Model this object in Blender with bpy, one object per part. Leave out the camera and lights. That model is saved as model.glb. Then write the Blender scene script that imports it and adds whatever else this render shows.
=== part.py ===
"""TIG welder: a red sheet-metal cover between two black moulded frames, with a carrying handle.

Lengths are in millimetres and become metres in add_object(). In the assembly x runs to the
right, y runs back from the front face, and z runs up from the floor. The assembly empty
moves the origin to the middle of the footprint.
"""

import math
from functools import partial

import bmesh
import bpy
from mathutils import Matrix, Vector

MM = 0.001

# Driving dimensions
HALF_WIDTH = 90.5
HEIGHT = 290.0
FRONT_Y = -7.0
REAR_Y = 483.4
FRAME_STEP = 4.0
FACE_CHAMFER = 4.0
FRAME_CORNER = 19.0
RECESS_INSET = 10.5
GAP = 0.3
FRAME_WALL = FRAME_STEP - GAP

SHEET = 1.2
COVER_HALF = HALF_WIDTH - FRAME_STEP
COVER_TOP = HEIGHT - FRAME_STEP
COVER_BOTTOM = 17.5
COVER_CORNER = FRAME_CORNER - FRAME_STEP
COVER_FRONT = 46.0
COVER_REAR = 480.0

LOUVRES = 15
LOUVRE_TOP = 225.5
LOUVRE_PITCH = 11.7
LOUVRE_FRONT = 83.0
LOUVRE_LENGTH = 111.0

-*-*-

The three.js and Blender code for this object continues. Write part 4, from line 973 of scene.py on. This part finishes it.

-*-*-

__Task to complete__.
Above is a listing; print exactly its lines from the one with "Model this object" through the one with "LOUVRE_LENGTH = 111.0", and no other lines.

__Result of this task__.
Model this object in Blender with bpy, one object per part. Leave out the camera and lights. That model is saved as model.glb. Then write the Blender scene script that imports it and adds whatever else this render shows.
=== part.py ===
"""TIG welder: a red sheet-metal cover between two black moulded frames, with a carrying handle.

Lengths are in millimetres and become metres in add_object(). In the assembly x runs to the
right, y runs back from the front face, and z runs up from the floor. The assembly empty
moves the origin to the middle of the footprint.
"""

import math
from functools import partial

import bmesh
import bpy
from mathutils import Matrix, Vector

MM = 0.001

# Driving dimensions
HALF_WIDTH = 90.5
HEIGHT = 290.0
FRONT_Y = -7.0
REAR_Y = 483.4
FRAME_STEP = 4.0
FACE_CHAMFER = 4.0
FRAME_CORNER = 19.0
RECESS_INSET = 10.5
GAP = 0.3
FRAME_WALL = FRAME_STEP - GAP

SHEET = 1.2
COVER_HALF = HALF_WIDTH - FRAME_STEP
COVER_TOP = HEIGHT - FRAME_STEP
COVER_BOTTOM = 17.5
COVER_CORNER = FRAME_CORNER - FRAME_STEP
COVER_FRONT = 46.0
COVER_REAR = 480.0

LOUVRES = 15
LOUVRE_TOP = 225.5
LOUVRE_PITCH = 11.7
LOUVRE_FRONT = 83.0
LOUVRE_LENGTH = 111.0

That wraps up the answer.